When JBS, the world's largest meat company, announced its expansion into Nigeria in 2024, it promised to build at least six slaughterhouses across the African continent—the Brazilian beef giant's first foray into Africa, backed by a $2.5 billion investment that represents nearly half of its broader $6 billion global expansion plan. But the company has offered little transparency about what this sprawling industrial operation will actually look like or how it will affect the landscape and communities already living on the land.

This silence has prompted a legal challenge that may reshape how multinational corporations disclose their environmental and human rights risks. In April, Greenpeace International sent a formal letter to JBS alleging violations of Dutch duty-of-care law—a responsibility the company inherited when it reincorporated in the Netherlands as part of its April 2024 listing on the New York Stock Exchange. The letter demanded that JBS provide detailed information about its Nigeria expansion plans, the environmental and human rights impacts it has assessed, and the measures it intends to take to prevent harm. On May 21, JBS refused, saying the letter "ignores both the pressing need for food security and the aim for food independence in local markets around the globe."

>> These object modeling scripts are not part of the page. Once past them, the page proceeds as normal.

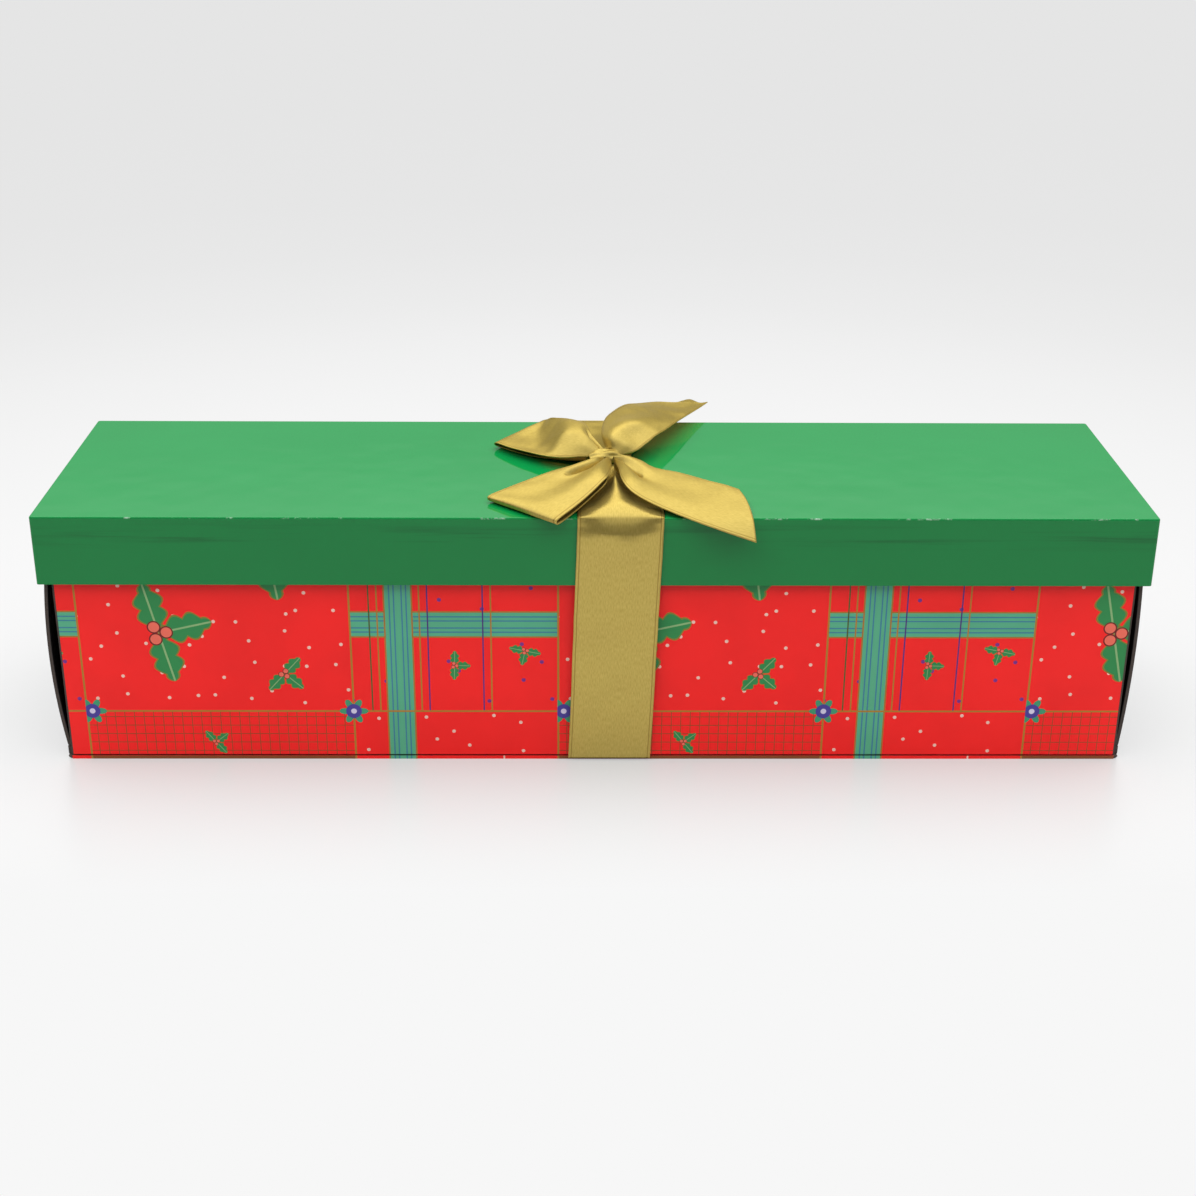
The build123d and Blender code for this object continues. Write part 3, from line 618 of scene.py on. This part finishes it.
def dress_ribbon():
    """All the ribbon's pieces in their places."""
    front_band, length = ribbon_surface("ribbon_front_band", front_band_ribs, along=128, across=36)
    settle(front_band, ["ribbon_front_drop", "ribbon_top_front"])
    back_band, length = ribbon_surface("ribbon_back_band", back_band_ribs, along=96, across=24)
    settle(back_band, ["ribbon_back_drop", "ribbon_top_back"])
    pleats = [((0.0, 0.72), (0.13, 0.86), 3.0, 2.4)]
    back_loop, length = ribbon_surface("bow_back_left_loop", back_loop_ribs, 130, 40, pleats)
    settle(back_loop, ["bow_loop_back_left"])
    pleats = [((0.02, 0.54), (0.25, 0.32), 1.2, 5.2)]
    front_loop, length = ribbon_surface("bow_front_left_loop", front_loop_ribs, 150, 56, pleats)
    settle(front_loop, ["bow_loop_front_left"])
    pleats = [((0.02, 0.62), (0.36, 0.5), 1.2, 5.2)]
    front_tail, length = ribbon_surface("bow_front_right_tail", front_tail_ribs, 100, 56, pleats)
    settle(front_tail, ["bow_tail_front_right"])
    back_tail, length = ribbon_surface("bow_back_right_tail", back_tail_ribs)
    settle(back_tail, ["bow_tail_back_right"])
    settle(knot_surface(), ["bow_knot"])


def dress_box():
    """Gives every solid of the box its material."""
    finishes = {
        "black_paper": black_paper(),
        "green_gloss_paper": gloss_paper(),
        "black_faced_board": board("black_faced_board", "#4a413c"),
        "lid_board": board("lid_board", "#8a8378"),
    }
    prints = {
        "front_wall_cover": printed_paper("printed_paper_front", (1, 0, 0), (0, 0, 1), 12.0, 0.0),
        "back_wall_cover": printed_paper("printed_paper_back", (-1, 0, 0), (0, 0, 1), 60.0, 0.0),
        "bottom_cover": printed_paper("printed_paper_bottom", (1, 0, 0), (0, -1, 0), 12.0, -43.0),
        "back_spine_cover": printed_paper("printed_paper_spine", (-1, 0, 0), (0, 0, 1), 60.0, 0.0),
    }
    for part in frame["record"]["subparts"]:
        name, finish = part["node"], part["material_slot"]
        if finish == "satin_ribbon":
            continue
        node = frame["nodes"][name]
        node.data.materials.clear()
        node.data.materials.append(prints.get(name) or finishes[finish])


def seen_directly(tree):
    """1 for the camera's rays and those that come by way of a mirror or glass, 0 for the rest."""
    rays = add(tree, "LightPath").node.outputs
    seen = add(tree, "Math", (rays["Is Camera Ray"], rays["Is Glossy Ray"]), operation="ADD")
    return add(tree, "Math", (seen, rays["Is Transmission Ray"]), operation="ADD", use_clamp=True)


def make_floor():
    """Glossy white table top that keeps the box's shadow and fades to a light grey backdrop behind."""
    material, tree = new_material("floor")
    place = add(tree, "TexCoord", output=3)
    reach = add(tree, "VectorMath", (place, (0.0, -0.1, 0.0)), output=1, operation="DISTANCE")
    shades = add(tree, "ValToRGB", (add(tree, "MapRange", (reach, 0.3, 1.3, 0.0, 1.0)),))
    ramp = shades.node.color_ramp
    ramp.elements[0].color = colour("#f7f7f7")
    ramp.elements[1].color = colour("#e5e5e5")
    for share, code in (
        (0.06, "#f6f6f6"), (0.14, "#f4f4f4"), (0.22, "#f1f1f1"),
        (0.32, "#ececec"), (0.45, "#e8e8e8"), (0.6, "#e6e6e6"),
    ):
        ramp.elements.new(share).color = colour(code)
    plain = add(tree, "BsdfPrincipled", {"Base Color": colour("#bababa"), "Roughness": 0.3, "IOR": 2.0})
    shown = add(tree, "Emission", {"Color": shades})
    fade = add(tree, "MapRange", (reach, 0.1, 0.55, 0.35, 1.0), interpolation_type="SMOOTHSTEP")
    # In front of the box the floor clears again within 75 mm
    ahead = add(tree, "SeparateXYZ", (place,), output=1)
    ahead = add(tree, "MapRange", (ahead, -0.045, -0.12, 0.42, 1.0))
    fade = add(tree, "Math", (fade, ahead), operation="MAXIMUM")
    fade = both(tree, fade, seen_directly(tree))
    surface(tree, add(tree, "MixShader", (fade, plain, shown)))
    mesh = bpy.data.meshes.new("floor")
    half, near = 8.0, -0.5
    corners = [(-half, near, 0), (half, near, 0), (half, half, 0), (-half, half, 0)]
    mesh.from_pydata(corners, [], [(0, 1, 2, 3)])
    mesh.materials.append(material)
    floor = bpy.data.objects.new("floor", mesh)
    bpy.context.scene.collection.objects.link(floor)


def make_light():
    """Pale room with one large soft lamp above and a faint one behind."""
    world = bpy.data.worlds.new("pale_room")
    bpy.context.scene.world = world
    world.use_nodes = True
    tree = world.node_tree
    tree.nodes.clear()
    towards = add(tree, "SeparateXYZ", (add(tree, "TexCoord", output=0),)).node.outputs
    heights = add(tree, "ValToRGB", (add(tree, "MapRange", (towards[2], 0.1, 0.75, 0.0, 1.0)),))
    ramp = heights.node.color_ramp
    ramp.elements[0].color = (0.2, 0.2, 0.2, 1.0)
    ramp.elements[1].color = (0.92, 0.92, 0.92, 1.0)
    for share, grey in ((0.25, 0.26), (0.35, 0.31), (0.43, 0.54), (0.56, 0.86)):
        ramp.elements.new(share).color = (grey, grey, grey, 1.0)
    # The room is darker off to the sides and behind the camera
    aside = add(tree, "Math", (towards[0],), operation="ABSOLUTE")
    aside = add(tree, "MapRange", (aside, 0.35, 0.85, 2.0, 1.2))
    near = add(tree, "MapRange", (towards[1], -0.3, 0.3, 0.4, 1.0))
    strength = both(tree, heights, both(tree, aside, near))
    # Where the camera looks past the table it sees a plain pale backdrop
    backdrop = 0.78
    camera_ray = add(tree, "LightPath")
    strength = add(tree, "Mix", {0: camera_ray, 2: strength, 3: backdrop}, data_type="FLOAT")
    add(tree, "OutputWorld", {"Surface": add(tree, "Background", {"Strength": strength})})
    ceiling = make_lamp("ceiling", (0.0, -0.1, 1.55), (4.0, 3.0), 75.0)
    # Satin and film mirror only the room, in which this lamp would be a hard white patch
    ceiling.visible_glossy = False
    # Faint lamp behind the box, whose blurred reflection brightens the satin's folds
    make_lamp("back_sheen", (0.0, 1.1, 1.0), (1.2, 0.5), 1.5)


def make_lamp(name, place, size, power):
    """Rectangular lamp aimed at the lid, its place and size in metres and its power in watts."""
    lamp = bpy.data.lights.new(name, "AREA")
    lamp.shape = "RECTANGLE"
    lamp.size, lamp.size_y = size
    lamp.energy = power
    holder = bpy.data.objects.new(name, lamp)
    holder.location = place
    holder.visible_camera = False
    aim = Vector(lamp_target) - holder.location
    holder.rotation_euler = aim.to_track_quat("-Z", "Y").to_euler()
    bpy.context.scene.collection.objects.link(holder)
    return holder


def make_camera():
    """Camera at the photograph's place."""
    camera = bpy.data.objects.new("camera", bpy.data.cameras.new("camera"))
    camera.data.lens = camera_lens
    camera.data.sensor_width = 36.0
    camera.data.clip_start = 0.01
    camera.data.clip_end = 30.0
    turn = Matrix.Rotation(math.radians(camera_yaw), 4, "Z")
    tilt = Matrix.Rotation(math.radians(90 - camera_pitch), 4, "X")
    roll = Matrix.Rotation(math.radians(camera_roll), 4, "Z")
    place = Matrix.Translation(Vector(camera_place) * mm)
    camera.matrix_world = place @ turn @ tilt @ roll
    bpy.context.scene.collection.objects.link(camera)
    bpy.context.scene.camera = camera


dress_ribbon()
dress_box()
make_floor()
make_light()
make_camera()
bpy.context.scene.view_settings.view_transform = "Standard"
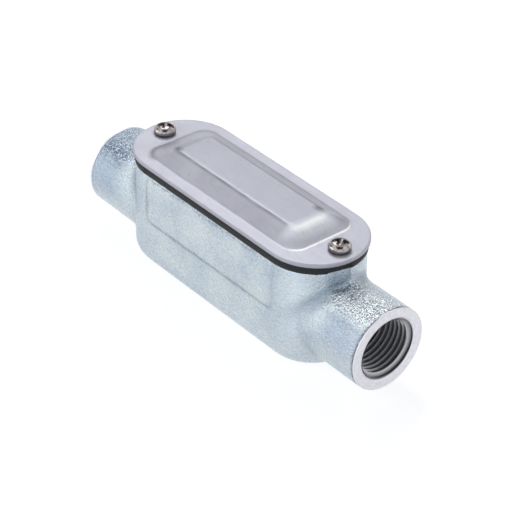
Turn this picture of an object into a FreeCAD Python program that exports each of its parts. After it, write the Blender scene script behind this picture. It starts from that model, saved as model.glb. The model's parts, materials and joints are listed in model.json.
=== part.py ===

The stakes are significant. A recent analysis found that JBS's methane emissions exceeded those of Shell and ExxonMobil combined in 2023—a staggering figure that underscores the company's outsized role in driving climate change. The company has a long history of links to deforestation in the Amazon rainforest and has faced multiple lawsuits for making climate promises that conflict with its actual business practices. Now, environmental advocates and Nigerian civil society groups are asking what comes next when that same company brings its industrial-scale operations to a continent already facing food insecurity and where pastoralist communities depend on rural land for their livelihoods.

"It's a bridgehead into a growing continent," said Alex Wijeratna, an attorney with Mighty Earth, which has tracked JBS's environmental record for years. "What are the terms of this investment? What analysis have they done? What information have they released into the public domain? What kind of impact will that have on landscapes, deforestation?" Richard Brown, a Greenpeace International attorney, put it more directly: "They've been remarkably opaque."

The company's decision to reincorporate in the Netherlands may have been a strategic error. Dutch law imposes a "duty of care" on corporations that encompasses harms caused by greenhouse gas emissions and requires companies to respect human rights, including the right to a clean, healthy and sustainable environment. This legal framework gives Greenpeace a concrete mechanism to demand answers. The April letter, sent on the day of JBS's first annual shareholder meeting in the Netherlands—where protesters gathered with a banner reading "JBS: Keep your bloody business out of Africa"—represents the first formal step toward a potential lawsuit.

What happens next remains uncertain. JBS has refused to disclose the details Greenpeace requested, but Dutch law provides a pathway for the advocacy group to compel transparency through the courts. For communities in Nigeria and elsewhere watching this unfold, the outcome could determine whether the world's largest meat company faces genuine accountability for the environmental and human rights consequences of its expansion, or whether opacity and corporate power prevail.